Redação Publicado em 12/08/2025, às 10h00
Um estudo da Universidade Flinders, na Austrália, revela por que perdoar a si mesmo pode ser tão difícil para algumas pessoas, mesmo sabendo que isso pode beneficiar a saúde mental.
A pesquisa, publicada no periódico Self and Identity, analisou as experiências reais de pessoas que se sentem presas à culpa e à vergonha após cometer um erro ou passar por uma situação difícil.
Para explorar as razões por trás dessa dificuldade, os pesquisadores ouviram e compararam histórias íntimas de 80 indivíduos que conseguiram perdoar a si mesmas em algum momento, com aqueles que sentiam que nunca conseguiriam.
O estudo descobriu que pessoas com maior dificuldade em se perdoar com frequência sentiam que o evento ainda estava fresco na memória, mesmo que tivesse acontecido anos atrás.
Essas pessoas reviviam o momento repetidamente, sentiam-se presas ao passado e lutavam contra emoções intensas, incluindo culpa, arrependimento e vergonha.
A autora principal do estudo, a professora de psicologia Lydia Woodyatt, afirma que as descobertas mostram que o autoperdão é muito mais complexo do que simplesmente "deixar passar".
“Autoperdão não se trata apenas de seguir em frente ou esquecer o que aconteceu”, afirma.
Segundo a pesquisa, pessoas que conseguiram se perdoar ainda pensavam no evento de vez em quando e, às vezes, ainda sentiam vergonha ou culpa, especialmente se estivessem em uma situação que as lembrasse daquilo.
“A diferença era que as emoções eram muito menos intensas e frequentes, e o evento não controlava mais suas vidas.”
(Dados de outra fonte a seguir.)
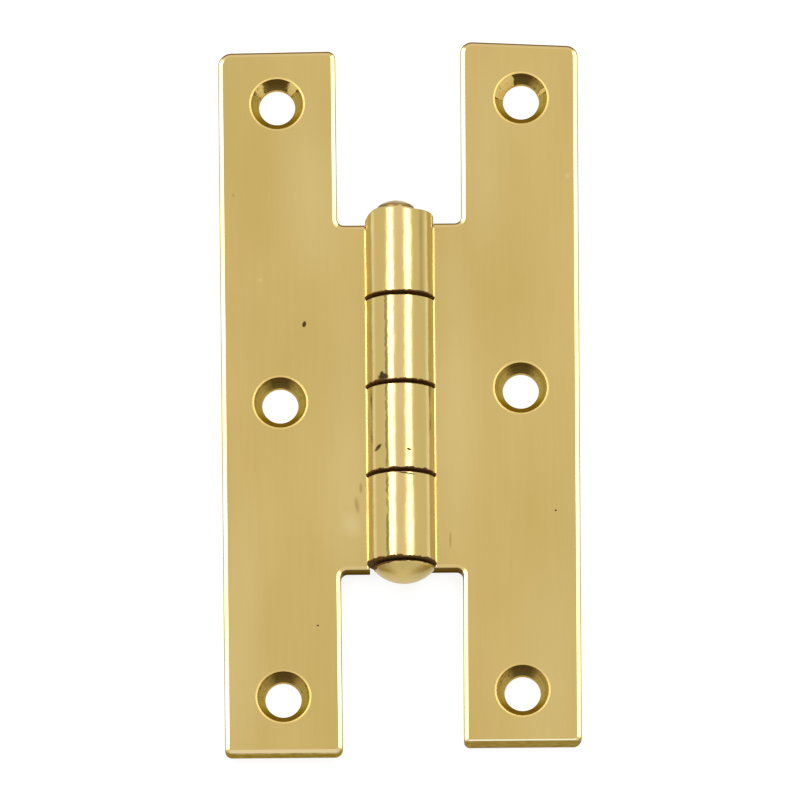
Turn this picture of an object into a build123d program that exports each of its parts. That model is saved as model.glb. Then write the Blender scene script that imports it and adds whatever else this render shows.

A análise também mostrou outras características comuns no grupo de pessoas que conseguiam perdoar a si mesmas:
- elas faziam um esforço consciente para se concentrar no futuro;
- buscavam aceitar suas limitações (especialmente de conhecimento, julgamento ou controle na época);
- e se esforçavam para se reconectar com seus valores para seguir adiante.
Em contraste, a pesquisa mostrou que pessoas que sentiam ter falhado com alguém que amavam — como um filho, parceiro ou amigo — ou que também haviam sido vítimas, muitas vezes achavam mais difícil seguir em frente.
De acordo com a professora, isso desafia a ideia de que o autoperdão é apenas para pessoas que claramente fizeram algo errado.
“Às vezes, a autocondenação, a culpa e a vergonha surgem quando nos fazem algo errado ou em situações em que sentimos um senso de responsabilidade elevado – mesmo que não haja como controlar o resultado”, diz ela.
“As emoções são uma pista do que o cérebro precisa resolver para superar a autocondenação. As emoções são a dor que indica o local da possível lesão, por assim dizer”, acrescenta.
No caso da vergonha, da culpa e da autocondenação, trata-se do nosso cérebro ajudando a lidar com a lesão moral – ou seja, ameaças centrais às nossas necessidades psicológicas, como senso de escolha, controle e autonomia.
Além disso, as reações têm a ver nossa necessidade de pertencimento e de viver de acordo com valores compartilhados.
O estudo também descobriu que o autoperdão não é uma decisão única, mas um processo que leva tempo, reflexão e, muitas vezes, apoio de outras pessoas.
A professora afirma que as descobertas são importantes para profissionais de saúde mental que trabalham com pessoas que lidam com culpa e vergonha.
Ajudar alguém a se perdoar, portanto, não é dizer para a pessoa: “Não se envergonhe disso, não é sua culpa”.
Trata-se de ajudar a pessoa a entender de onde vem essa vergonha ou culpa e trabalhar essas necessidades psicológicas subjacentes, passando da lesão para a reparação moral — reafirmando seu senso de autonomia e identidade moral dali em diante.
A criminologista e psicóloga Melissa de Vel-Palumbo, que também participou do estudo, afirma que o trabalho traz insights valiosos ao revelar como as pessoas processam a culpa e a responsabilidade — fatores-chave para a compreensão de comportamentos ofensivos e para a reabilitação.
"Nesta pesquisa, nos baseamos em histórias reais de pessoas que refletiram sobre experiências dolorosas, algumas que remontam a décadas", afirma.
"Isso nos deu uma perspectiva única sobre como as pessoas realmente convivem com a culpa, a vergonha e a autocondenação ao longo do tempo."